Non-judicial foreclosures became popular with lenders in the 1990’s, according to Caldwell. He said the process is faster and allows lenders to be “in the driver’s seat” when it comes to foreclosing on a home.
Typically, lenders have used Part 1 of the two-part state statute governing foreclosures in the non-judicial process. Part 2 of the statute is seen as more cumbersome for lenders, with more consumer protections, and has largely been ignored.
But the use of non-judicial foreclosures has opened the door to problems.
“Lenders, all lenders, both mainland and the local ones that I’ve represented, saw a faster way to do a foreclosure,” Caldwell said. “So quickly, more and more people started doing non-judicials… Under the power of sale language, they’re the ones who foreclose, they’re the ones that hold the auction, they’re the ones who sign the deed to transfer title. And there’s real opportunity for abuse.”
The response to the potential abuse was Act 48. When passed, supporters hailed the legislation as the nation’s strongest foreclosure law. The bill forces lenders to have face-to-face mediation with a neutral party to try and develop a compromise that will keep a family in their home. Additionally, the moratorium on non-judicial foreclosures — the length of which varies — was meant to help prevent families from being evicted.

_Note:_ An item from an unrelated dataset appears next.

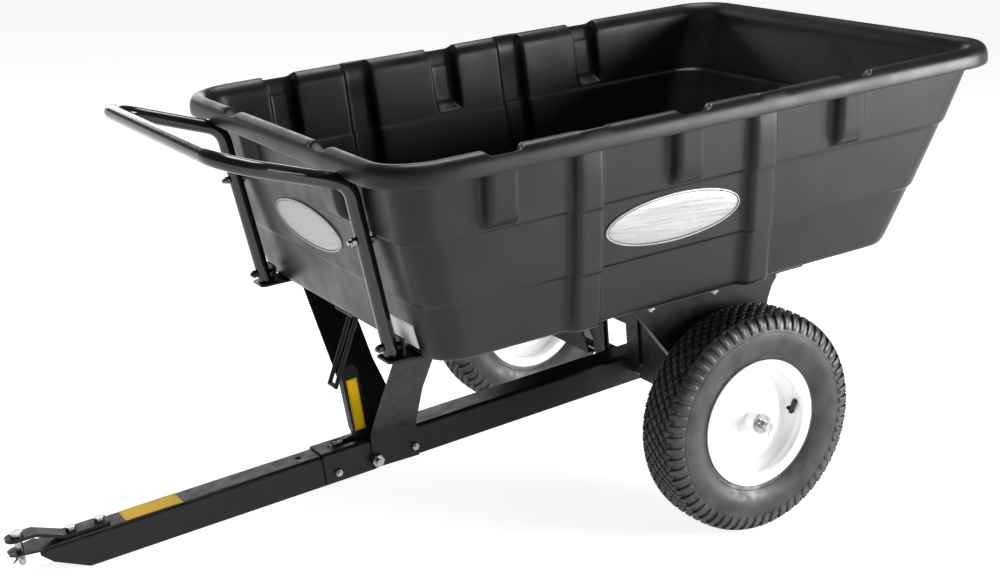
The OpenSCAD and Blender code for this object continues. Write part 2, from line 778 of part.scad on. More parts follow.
module axle_washers() {
  color([0.75, 0.76, 0.78]) parked() both_sides() for (y = [343.5, 429.4])
    difference() {
      rod_y(18, y, y + 3);
      rod_y(axle_r + 0.04, y - 5, y + 8);
    }
}

module cotter_pins() {
  color([0.75, 0.76, 0.78]) parked() both_sides()
    translate([0, 438, 0]) rotate([0, -cotter_turn, 0]) {
      rod_z(2.1, -11, 11.5);
      translate([0, 0, 15.5]) rotate([90, 0, 0]) rotate_extrude() translate([4, 0])
        circle(1.6, $fn = 16);
      for (a = [-38, 38]) translate([0, 0, -10]) rotate([0, 180 + a, 0])
        cylinder(r = 1.2, h = 17);
    }
}

// ---- hitch pin ---------------------------------------------------------------

clip_z = 3;

module hitch_pin() {
  top = front_top + strap_rise + strap_t;
  color([0.78, 0.79, 0.81]) parked() in_tongue() translate([-hitch_x, 0, 0]) difference() {
    union() {
      rod_z(hitch_pin_r, -8, top + 5);
      rod_z(10.5, top + 0.3, top + 7);
      translate([0, 0, -12]) cylinder(r1 = 3.5, r2 = hitch_pin_r, h = 4.01);
    }
    rod_y(1.65, -20, 20, 0, clip_z);
  }
}

module hairpin_clip() {
  wire = 1.6;
  reach = 4.2;
  color([0.78, 0.79, 0.81]) parked() in_tongue() translate([-hitch_x, 0, clip_z]) {
    rod_y(wire, -16, 20);
    translate([-reach, 19.7, 0]) rotate_extrude(angle = 180) translate([reach, 0])
      circle(wire + 0.04, $fn = 24);
    rod_y(wire, -6, 20, -2 * reach);
    translate([-2 * reach, -6, 0]) sphere(wire + 0.15, $fn = 24);
    translate([-2 * reach, -6, 0]) rotate([0, 0, -35]) rod_y(wire, -14, 0);
  }
}

// ---- wheels ------------------------------------------------------------------

// Sections are [radius, distance out from the wheel centre].
rim_path = [[hub_r + 0.05, 15], [34, 15], [46, 9], [56, 1.2], [78, 1.2], [85, 3.5], [91, 12],
            [95.5, 17], [97.5, 20], [97.8, 30], [100, 34.5], [104, 36.6], [rim_r - 4, 37.2],
            [rim_r - 1.4, 38.8]];

function tyre_outer() = concat(
  [[101.5, 20], [101.5, 31], [104, 33.6], [112, 34.2], [rim_r + 1.4, 35.2]],
  [[124, tyre_half_w - 9], [138, tyre_half_w - 3], [155, tyre_half_w], [170, tyre_half_w - 2],
   [184, tyre_half_w - 5], [wheel_r - 9, tyre_half_w - 8], [wheel_r - 3, tyre_half_w - 16],
   [wheel_r - 0.6, 20], [wheel_r, 8]]);
function tyre_inner() =
  [[wheel_r - 10, 0], [wheel_r - 11, 18], [wheel_r - 15, 32], [172, 40.5], [155, 42.5],
   [138, 40], [124, 34], [114, 24], [108, 20]];

module turn_section(p) {
  rotate([-90, 0, 0]) rotate_extrude($fn = 96) polygon(p);
}

module wheel(s) {
  on_side(s) translate([0, track_half, 0]) children();
}

module tyre(s) {
  half = concat(tyre_outer(), [[wheel_r, 0]]);
  core = tyre_inner();
  wheel(s) turn_section(concat(
    half,
    [for (i = [len(half) - 2:-1:0]) [half[i][0], -half[i][1]]],
    [for (i = [len(core) - 1:-1:1]) [core[i][0], -core[i][1]]],
    core));
}

module inner_tube(s) {
  wheel(s) rotate([-90, 0, 0]) rotate_extrude($fn = 96) translate([151, 0]) difference() {
    circle(39.5);
    circle(37.5);
  }
}

module valve_hole() {
  rod_y(4.7, 0, 60, 90, 0);
}

module rim_half(s, out) {
  wheel(s) difference() {
    mirror([0, out ? 0 : 1, 0]) turn_section(strip(rim_path, rim_t));
    if (out) rotate([0, 3, 0]) valve_hole();
  }
}

module hub(s) {
  wheel(s) difference() {
    rod_y(hub_r, -hub_half, hub_half);
    rod_y(12.75, -60, 60);
  }
}

module hub_bushings(s) {
  wheel(s) for (m = [0, 1]) mirror([0, m, 0]) difference() {
    union() {
      rod_y(12.7, hub_half - 26, hub_half);
      rod_y(15, hub_half, hub_half + 1.9);
    }
    rod_y(axle_r + run_gap, 0, 80);
  }
}

module valve_stem(s) {
  wheel(s) rotate([0, 3, 0]) {
    rod_y(4.4, -3, 31, 90, 0);
    rod_x(4.4, 90, 111.4, 0, 0);
  }
}

module valve_cap(s) {
  wheel(s) rotate([0, 3, 0]) {
    rod_y(5.2, 31, 36.5, 90, 0);
    translate([90, 36.5, 0]) rotate([-90, 0, 0]) cylinder(r1 = 5.2, r2 = 4, h = 1.6);
  }
}

rubber = [0.07, 0.07, 0.075];
white_paint = [0.92, 0.92, 0.93];
steel = [0.6, 0.61, 0.63];

module tyre_left() { color(rubber) parked() tyre(left); }
module tyre_right() { color(rubber) parked() tyre(right); }
module inner_tube_left() { color(rubber) parked() inner_tube(left); }
module inner_tube_right() { color(rubber) parked() inner_tube(right); }
module rim_outer_left() { color(white_paint) parked() rim_half(left, true); }
module rim_outer_right() { color(white_paint) parked() rim_half(right, true); }
module rim_inner_left() { color(white_paint) parked() rim_half(left, false); }
module rim_inner_right() { color(white_paint) parked() rim_half(right, false); }
module hub_left() { color(white_paint) parked() hub(left); }
module hub_right() { color(white_paint) parked() hub(right); }
module hub_bushings_left() { color(steel) parked() hub_bushings(left); }
module hub_bushings_right() { color(steel) parked() hub_bushings(right); }
module valve_stem_left() { color(rubber) parked() valve_stem(left); }
module valve_stem_right() { color(rubber) parked() valve_stem(right); }
module valve_cap_left() { color(rubber) parked() valve_cap(left); }
module valve_cap_right() { color(rubber) parked() valve_cap(right); }

// ---- assembly ----------------------------------------------------------------

tub();
handle();
handle_bracket_left();
handle_bracket_right();
handle_foot_bolts();
handle_wall_bolts();
side_bracket_left();
side_bracket_right();
side_bracket_bolts();
axle_brace_left();
axle_brace_right();
cross_panel();
center_strut_left();
center_strut_right();
center_strut_bolts();
latch_striker();
striker_bolts();
badge_left();
badge_right();
badge_front();
tub_label();
rear_tongue();
front_tongue();
hitch_strap();
hitch_strap_bolts();
support_leg_left();
support_leg_right();
pivot_bolt();
leg_bolts();
tongue_bolts();
axle();
axle_washers();
cotter_pins();
tongue_label();
latch_lever();
lever_label();
latch_spring();
hitch_pin();
hairpin_clip();
tyre_left();
inner_tube_left();
rim_outer_left();
rim_inner_left();
hub_left();
hub_bushings_left();
valve_stem_left();
valve_cap_left();
tyre_right();
inner_tube_right();
rim_outer_right();
rim_inner_right();
hub_right();
hub_bushings_right();
valve_stem_right();
valve_cap_right();
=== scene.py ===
"""Garden dump cart: detailed skins, materials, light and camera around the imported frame."""
import json
import math
import random

import bmesh
import bpy
from mathutils import Matrix, Vector


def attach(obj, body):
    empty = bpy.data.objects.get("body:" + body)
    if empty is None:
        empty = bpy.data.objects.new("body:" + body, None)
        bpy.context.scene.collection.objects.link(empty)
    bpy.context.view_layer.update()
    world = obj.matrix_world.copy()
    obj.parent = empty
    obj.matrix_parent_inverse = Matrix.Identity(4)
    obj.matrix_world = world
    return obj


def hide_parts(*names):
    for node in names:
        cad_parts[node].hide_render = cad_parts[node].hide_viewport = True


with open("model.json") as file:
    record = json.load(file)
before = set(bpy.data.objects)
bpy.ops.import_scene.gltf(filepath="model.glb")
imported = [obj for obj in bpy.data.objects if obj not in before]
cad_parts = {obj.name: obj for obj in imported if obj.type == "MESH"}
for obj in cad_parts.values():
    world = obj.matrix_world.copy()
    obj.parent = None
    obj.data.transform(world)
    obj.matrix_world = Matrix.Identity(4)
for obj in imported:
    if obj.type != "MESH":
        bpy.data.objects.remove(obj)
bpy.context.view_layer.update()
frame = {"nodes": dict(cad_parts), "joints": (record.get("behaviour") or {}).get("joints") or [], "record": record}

MM = 0.001
SIDES = {"left": -1, "right": 1}

# ---- the cart's own frame: millimetres, axle centre at the origin ----------------

joints = {joint["name"]: joint for joint in frame["joints"]}
mounts = {mount["name"]: mount for mount in frame["record"]["mounts"]}
axle = Vector(joints["tub_tilt"]["pos_m"])
cart_up = Vector(mounts["cargo_floor"]["axis"])
cart_side = Vector((0, 1, 0))
cart_back = cart_side.cross(cart_up)
CART = Matrix.Translation(axle) @ Matrix((cart_back, cart_side, cart_up)).transposed().to_4x4()

tongue_up = Vector(joints["hitch_pin_lift"]["axis"])
tongue_back = cart_side.cross(tongue_up)
TONGUE = Matrix.Translation(axle) @ Matrix((tongue_back, cart_side, tongue_up)).transposed().to_4x4()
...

But Fannie’s switch to judicial foreclosures essentially allowed it to skirt the new consumer protections laid out in Act 48. Rather than having to wait around until at least October for the moratorium on Part 2 non-judicial foreclosures to die, by converting, the judicial processess are under way.

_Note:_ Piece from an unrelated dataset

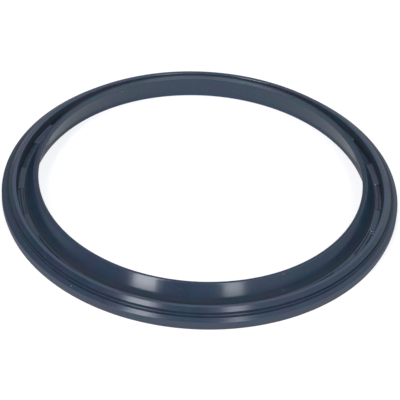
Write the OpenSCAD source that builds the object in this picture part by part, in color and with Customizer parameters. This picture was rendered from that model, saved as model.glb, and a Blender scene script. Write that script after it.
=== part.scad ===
// Wheel hub oil seal: one moulded rubber ring in its free shape, in millimetres.
// The ring lies on its flat underside. The origin is on the ring's axis in the plane of the
// underside, and +Z points up the axis, towards the tip of the lip.

/* [Flange] */
// Outside diameter, which is pressed into the hub
outer_d = 175; // [173.5:0.5:190]
// Height of the flange
flange_h = 5.4; // [4.4:0.1:6.2]
// Width of the bevel round the flange's upper edge
flange_bevel_w = 1.7; // [0.6:0.1:2.4]
// Height of that bevel
flange_bevel_h = 1; // [0.4:0.1:2]
// Width of the lead-in round the flange's lower edge
lead_w = 0.55; // [0.2:0.05:1.2]
// Height of the lead-in
lead_h = 1.8; // [0.6:0.1:2.8]
// Width of the shelf from the outside diameter to the ridge
shelf_w = 3.2; // [2.6:0.1:3.9]

/* [Ridge] */
// Height of the ridge above the underside
ridge_h = 8.5; // [7.8:0.1:10]
// Width of the bevel on the ridge's outer side
ridge_bevel_w = 1.65; // [0.8:0.05:2.3]
// Height of that bevel
ridge_bevel_h = 1.35; // [0.6:0.05:2.2]
// Width of the ridge's flat top
ridge_top_w = 1.55; // [1:0.05:2.2]
// How far the ridge's inner wall leans in towards its foot
ridge_lean = 0.8; // [0.2:0.1:1.4]

/* [Lip] */
// Diameter of the lip's contact edge while the seal is free
lip_d = 142.6; // [136:0.1:144]
// Height of the lip's tip above the underside
lip_h = 13.2; // [11:0.1:14.5]
// Angle between the lip's outer face and the underside, in degrees
lip_angle = 64.5; // [61:0.5:76]
// Height of the contact edge's straight land
contact_w = 0.5; // [0.3:0.05:1]
// Width and height of the trimmed face between the contact edge and the tip
trim = 1; // [0.4:0.05:1.5]
// Width of the tip's top before its outer edge is rounded
tip_w = 1.05; // [0.6:0.05:1.6]
// Radius of the tip's outer edge
tip_round = 1.4; // [0.5:0.1:1.6]

/* [Mouth] */
// How much wider the mouth's straight wall is than the contact edge, to one side
flare = 3.1; // [1.5:0.1:4.2]
// Height of the mouth's straight wall, bevel included
mouth_h = 2.6; // [1.6:0.1:4]
// Width and height of the bevel round the mouth
mouth_bevel = 0.5; // [0.2:0.05:1]

/* [Groove and pockets] */
// Height of the groove's floor above the underside
groove_h = 4.6; // [3.4:0.1:6.4]
// Number of moulded pockets round the groove
pocket_n = 15; // [6:1:20]
// Angle that one pocket spans, in degrees
pocket_span = 12.8; // [5:0.2:16]
// Depth of a pocket's channel below the groove's floor
pocket_depth = 1.2; // [1:0.1:2.2]
// Width of the channel's flat bottom
channel_w = 1.15; // [0.6:0.05:1.5]
// Depth of the shelf between the channel and the lip
pocket_shelf_depth = 0.7; // [0.4:0.05:0.9]
// Width of the floor strip left between the lip's foot and a pocket
pocket_margin = 0.45; // [0.2:0.05:0.7]
// How far a pocket's walls lean out of the upright
pocket_draft = 0.15; // [0.05:0.05:0.25]

/* [Edges] */
// Radius of the ridge's outer edges
edge_round = 0.3; // [0.1:0.05:0.5]
// Radius of the ridge's inner edge
ridge_round = 0.6; // [0.1:0.05:0.8]
// Radius where the ridge rises from the flange's shelf
shelf_fillet = 0.45; // [0.1:0.05:0.6]
// Radius along both sides of the groove's floor
groove_fillet = 0.8; // [0.2:0.05:1]
// Radius of the corners inside a pocket
pocket_round = 0.15; // [0.05:0.05:0.3]

/* [Hidden] */
$fn = 240;
// Steps in one rounded corner of the section
arc_steps = 6;
// Rounding of the bevels' edges on the flange
bevel_round = 0.2;
// Rounding where the lip's inner face meets the mouth's straight wall
throat_round = 1.5;
// How far a pocket runs up the ridge's inner wall, and how deep it bites into that wall
pocket_rise = 1;
pocket_bite = 0.15;

// Radii of the section's corners, from the outside in
outer_r = outer_d / 2;
ridge_outer_r = outer_r - shelf_w;
ridge_edge_r = ridge_outer_r - ridge_bevel_w;
ridge_inner_r = ridge_edge_r - ridge_top_w;
ridge_foot_r = ridge_inner_r - ridge_lean;
lip_r = lip_d / 2;
tip_r = lip_r + trim;
lip_foot_r = tip_r + tip_w + (lip_h - groove_h) / tan(lip_angle);
wall_r = lip_r + flare;

// Each corner of the section is [radius from the axis, height, rounding], counter-clockwise
// from the mouth. Edges that a fit depends on stay sharp.
SECTION = [
    [wall_r + mouth_bevel, 0, 0],
    [outer_r - lead_w, 0, bevel_round],
    [outer_r, lead_h, 0],
    [outer_r, flange_h - flange_bevel_h, 0],
    [outer_r - flange_bevel_w, flange_h, bevel_round],
    [ridge_outer_r, flange_h, shelf_fillet],
    [ridge_outer_r, ridge_h - ridge_bevel_h, edge_round],
    [ridge_edge_r, ridge_h, edge_round],
    [ridge_inner_r, ridge_h, ridge_round],
    [ridge_foot_r, groove_h, groove_fillet],
    [lip_foot_r, groove_h, groove_fillet],
    [tip_r + tip_w, lip_h, tip_round],
    [tip_r, lip_h, 0],
    [lip_r, lip_h - trim, 0],
    [lip_r, lip_h - trim - contact_w, 0],
    [wall_r, mouth_h, throat_round],
    [wall_r, mouth_bevel, 0]
];

// A pocket's section: a shelf beside the lip, then a deeper channel against the ridge
pocket_inner_r = lip_foot_r + pocket_margin;
pocket_top = groove_h + pocket_rise;
pocket_outer_r = ridge_foot_r + ridge_lean * pocket_rise / (ridge_h - groove_h) + pocket_bite;
channel_outer_r = ridge_foot_r + pocket_bite;
channel_inner_r = channel_outer_r - channel_w;
shelf_top = groove_h - pocket_shelf_depth;
channel_bottom = groove_h - pocket_depth;
POCKET = [
    [pocket_inner_r, pocket_top, 0],
    [pocket_inner_r, groove_h, 0],
    [pocket_inner_r + pocket_draft, shelf_top, pocket_round],
    [channel_inner_r - pocket_draft, shelf_top, pocket_round],
    [channel_inner_r, channel_bottom, pocket_round],
    [channel_outer_r, channel_bottom, pocket_round],
    [pocket_outer_r, pocket_top, 0]
];

// Length of the edge between two corners that the rounding at the first may use
function room(a, b) = norm([b[0] - a[0], b[1] - a[1]]) * (b[2] > 0 ? 0.5 : 0.98);

// Unit vector from corner a to corner b
function heading(a, b) = [b[0] - a[0], b[1] - a[1]] / norm([b[0] - a[0], b[1] - a[1]]);

// Points of one corner: the corner itself, or an arc that touches both of its edges
function corner(before, at, after) =
    let (
        to_before = heading(at, before),
        to_after = heading(at, after),
        half = acos(to_before * to_after) / 2,
        reach = min(at[2] / tan(half), room(at, before), room(at, after)),
        radius = reach * tan(half),
        middle = (to_before + to_after) / norm(to_before + to_after),
        centre = [at[0], at[1]] + middle * radius / sin(half),
        first = [at[0], at[1]] + to_before * reach - centre,
        last = [at[0], at[1]] + to_after * reach - centre,
        from = atan2(first[1], first[0]),
        raw = atan2(last[1], last[0]) - from,
        sweep = raw > 180 ? raw - 360 : raw < -180 ? raw + 360 : raw
    )
    at[2] == 0 ? [[at[0], at[1]]] : [
        for (i = [0:arc_steps])
            let (a = from + sweep * i / arc_steps)
            centre + radius * [cos(a), sin(a)]
    ];

// All points of a closed outline whose corners may be rounded
function rounded(corners) = [
    for (i = [0:len(corners) - 1])
        each corner(
            corners[(i + len(corners) - 1) % len(corners)],
            corners[i],
            corners[(i + 1) % len(corners)]
        )
];

// The space that one pocket takes out of the ring, centred on +X
module pocket() {
    rotate([0, 0, -pocket_span / 2])
        rotate_extrude(angle = pocket_span)
            polygon(rounded(POCKET));
}

// The moulded ring with its pockets
module seal_ring() {
    color([0.20, 0.23, 0.30])
        difference() {
            rotate_extrude()
                polygon(rounded(SECTION));
            for (i = [0:pocket_n - 1])
                rotate([0, 0, i * 360 / pocket_n])
                    pocket();
        }
}

seal_ring();
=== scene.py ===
import math
import bpy
from mathutils import Matrix, Vector


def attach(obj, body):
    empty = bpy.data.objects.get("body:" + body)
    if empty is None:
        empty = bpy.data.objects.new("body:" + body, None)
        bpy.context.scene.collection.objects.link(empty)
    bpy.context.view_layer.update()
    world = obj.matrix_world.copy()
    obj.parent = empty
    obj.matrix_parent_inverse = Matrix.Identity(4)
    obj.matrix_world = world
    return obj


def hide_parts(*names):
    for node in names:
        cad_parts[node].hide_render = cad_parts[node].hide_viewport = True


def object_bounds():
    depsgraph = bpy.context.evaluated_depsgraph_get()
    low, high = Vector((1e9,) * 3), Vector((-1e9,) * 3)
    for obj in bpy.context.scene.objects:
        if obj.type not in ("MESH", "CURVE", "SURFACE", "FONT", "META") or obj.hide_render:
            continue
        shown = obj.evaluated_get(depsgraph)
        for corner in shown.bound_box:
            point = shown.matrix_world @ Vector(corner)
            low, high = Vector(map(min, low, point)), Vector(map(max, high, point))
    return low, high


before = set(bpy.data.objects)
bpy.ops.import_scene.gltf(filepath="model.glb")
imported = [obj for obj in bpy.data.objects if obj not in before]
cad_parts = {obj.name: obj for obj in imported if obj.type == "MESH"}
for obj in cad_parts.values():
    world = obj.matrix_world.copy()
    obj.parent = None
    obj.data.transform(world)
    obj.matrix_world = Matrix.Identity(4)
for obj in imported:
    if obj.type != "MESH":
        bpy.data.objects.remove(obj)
cadLow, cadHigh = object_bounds()
mm = 0.001
print("frame loaded:", round(cadHigh.x / mm * 2, 1), "mm across,", round(cadHigh.z / mm, 1), "mm high")


def addNode(tree, kind, place, inputs=None, **settings):
    # inputs may be values or sockets, named or numbered
    node = tree.nodes.new(kind)
    node.location = place
    for name, value in settings.items():
        setattr(node, name, value)
    for name, value in (inputs or {}).items():
        if isinstance(value, bpy.types.NodeSocket):
            tree.links.new(value, node.inputs[name])
        else:
            node.inputs[name].default_value = value
    return node


def mathNode(tree, operation, place, first, second=0.0, clamp=False):
    node = addNode(tree, "ShaderNodeMath", place, {0: first, 1: second},
                   operation=operation, use_clamp=clamp)
    return node.outputs[0]


def mapNode(tree, place, value, fromLow, fromHigh, toLow, toHigh, blend="LINEAR"):
    ends = {"Value": value, "From Min": fromLow, "From Max": fromHigh, "To Min": toLow, "To Max": toHigh}
    return addNode(tree, "ShaderNodeMapRange", place, ends, interpolation_type=blend, clamp=True).outputs[0]


def mixColour(tree, place, factor, first, second, blend="MIX"):
    # this node also holds sockets for other kinds of data, so its colour sockets are taken by number
    node = addNode(tree, "ShaderNodeMix", place, {0: factor, 6: first, 7: second},
                   data_type="RGBA", clamp_factor=True, blend_type=blend)
    return node.outputs[2]


def newGroup(name, inputs, outputs):
    group = bpy.data.node_groups.new(name, "ShaderNodeTree")
    for label, kind, value in inputs:
        item = group.interface.new_socket(label, in_out="INPUT", socket_type=kind)
        if value is not None:
            item.default_value = value
    for label in outputs:
        group.interface.new_socket(label, in_out="OUTPUT", socket_type="NodeSocketFloat")
    given = group.nodes.new("NodeGroupInput")
    given.location = (-1100, 0)
    result = group.nodes.new("NodeGroupOutput")
    result.location = (1000, 0)
    return group, given.outputs, result.inputs


# The ring's section

ringSizes = {  # millimetres; the two overall sizes come from the frame
    "outerRadius": cadHigh.x / mm,
    "lipHeight": cadHigh.z / mm,
    "flangeHeight": 5.4,
    "flangeBevel": (1.7, 1.0),  # width, height
    "leadIn": (0.55, 1.8),
    "shelfWidth": 3.2,
    "ridgeHeight": 8.5,
    "ridgeBevel": (1.65, 1.35),
    "ridgeTop": 1.55,
    "ridgeLean": 0.8,
    "lipRadius": 71.3,
    "lipSlope": 64.5,  # degrees from the underside
    "contactLand": 0.5,
    "trim": 1.0,
    "tipWidth": 1.05,
    "flare": 3.1,
    "mouthHeight": 2.6,
    "mouthBevel": 0.5,
    "grooveHeight": 4.6,
    "brokenEdge": 0.1,  # what a mould leaves of a sharp edge
    "bevelRound": 0.2,
    "wallRound": 0.28,
    "shelfFillet": 0.45,
    "ridgeRound": (0.3, 0.6),  # outer edges, inner edge
    "grooveFillet": 0.8,
    "tipRound": 1.4,
    "throatRound": 1.5,
    "arcSteps": 6,
    "flankGap": 0.16,  # the first point beside a rounding, which keeps flat faces flat
    "longestStep": 2.2,
}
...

But if more lenders follow Fannie’s lead, as is expected, the courts will have a backlog.
“I don’t want to see it get into a backlog where, then, nothing happens,” said Rep. Joe Souki, present at the information briefing.
Maile responded: “We share your concern… We are at almost capacity. We can handle a spike, we can handle a temporary increase… Presently, I believe we get about 1,300 cases a year. If that were to double, you would see an increase in the backlog and the processing time it would take.”
The Hawaii Mortgage Foreclosure Task Force, formed in 2010 to recommend policies and procedures to improve the foreclosure process in Hawaii, was represented by its acting chair, Marvin Dang. He said the task force would consider several aspects of Act 48 and present a report to the Legislative Reference Bureau by Nov. 1 this year.
The report will address several of the issues raised in the briefing.